Optimizing hydrogen storage in magnesium hydride using carbon-based catalysts

The utilization of fossil fuels, including coal, crude oil, and natural gas, has long been recognized as a significant contributor to environmental degradation, primarily due to their non-renewable nature and harmful emissions. The transition to renewable energy sources becomes imperative, and energy storage technologies are of paramount importance. In this context, hydrogen as chemical energy storage emerges represent a promising solution, offering both sustainability and environmental friendliness. However, the practical storage of hydrogen presents several challenges, primarily due to its light weight and gaseous nature. Among various storage methods, magnesium hydride (MgH2) has gained considerable attention due to its high hydrogen storage capacity, reversible uptake and release, and potential for safe handling and transportation.

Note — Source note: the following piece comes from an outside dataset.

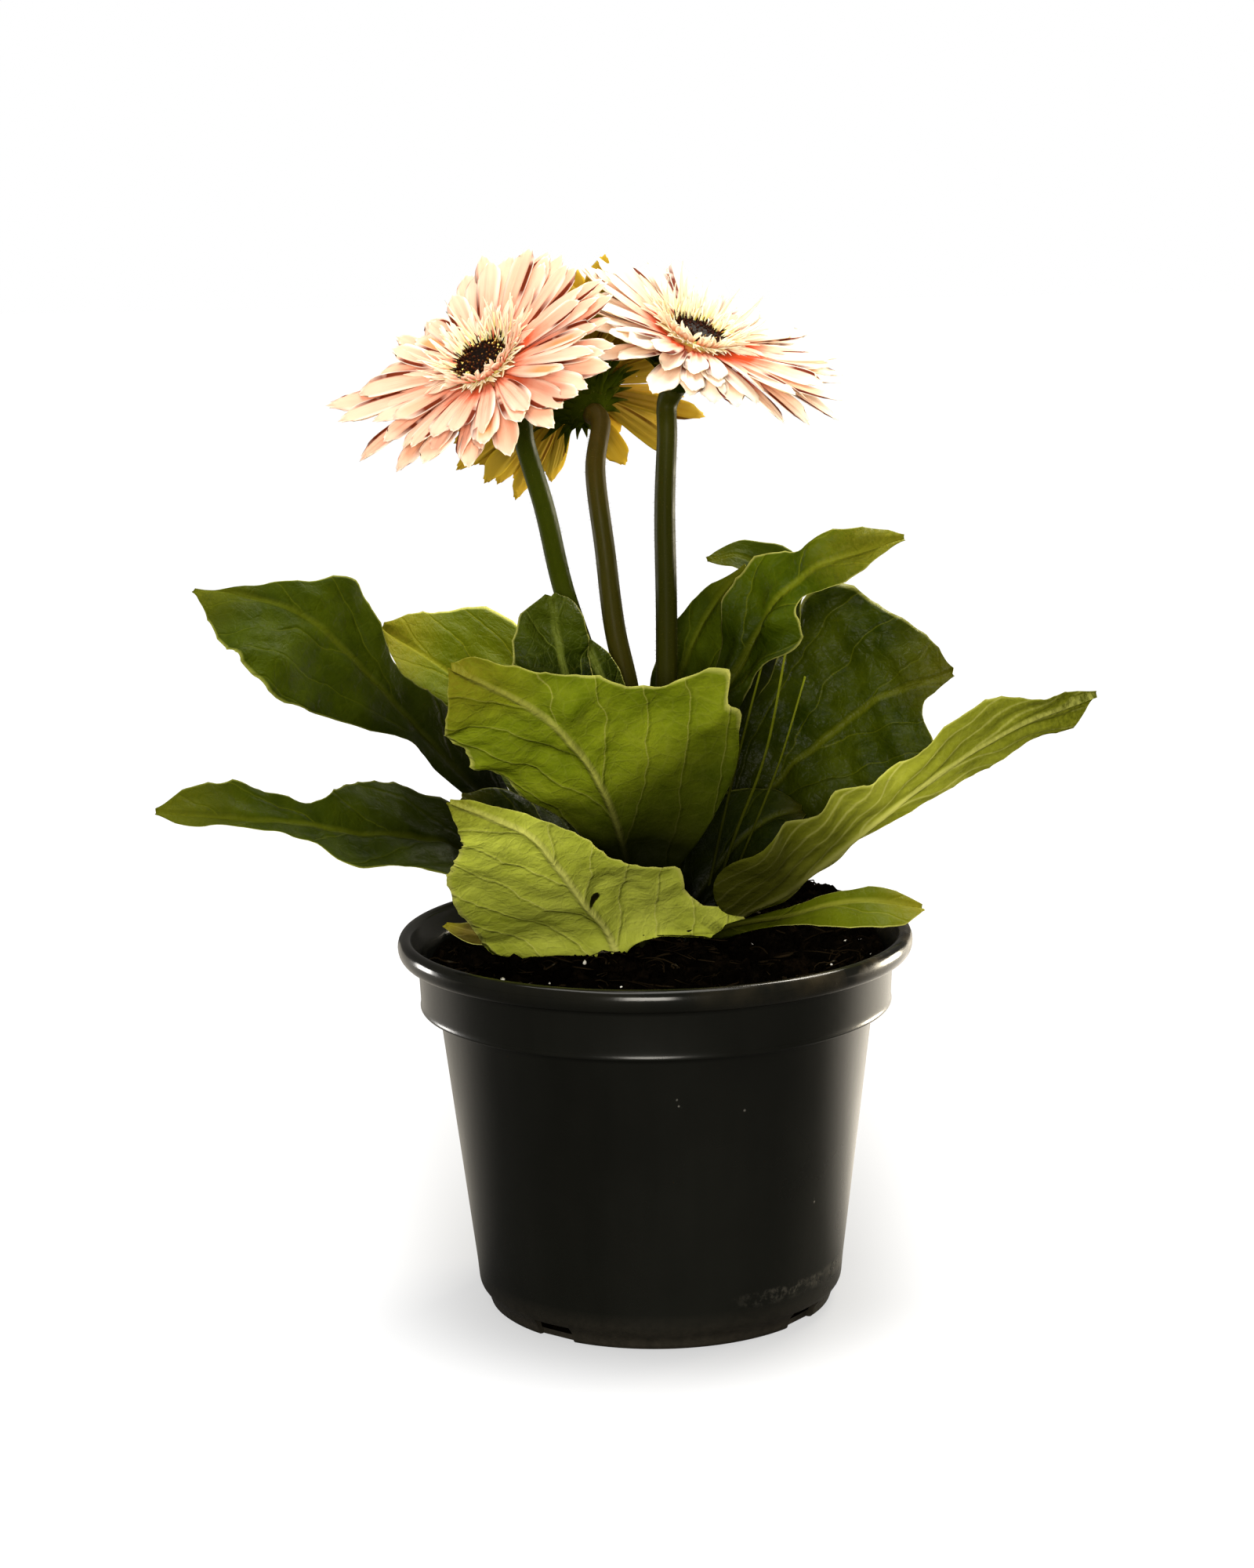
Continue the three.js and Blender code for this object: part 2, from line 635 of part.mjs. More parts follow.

Nevertheless, magnesium hydride face inherent drawbacks, including low sorption and desorption kinetics, high hydrogen release temperatures, and the formation of undesirable gases during cycling. To overcome these challenges, various strategies have been proposed, with catalytic enhancement showing significant promise. Carbon-based materials and carbon-based composite materials have emerged as effective catalysts in improving the kinetics and efficiency of hydrogen storage in magnesium hydride. In this paper, that is a review of the existing literature, the role of these carbon-based catalysts in enhancing the performance of magnesium hydride for hydrogen storage will be explored, focusing on recent advancements and potential solutions to overcome existing limitations.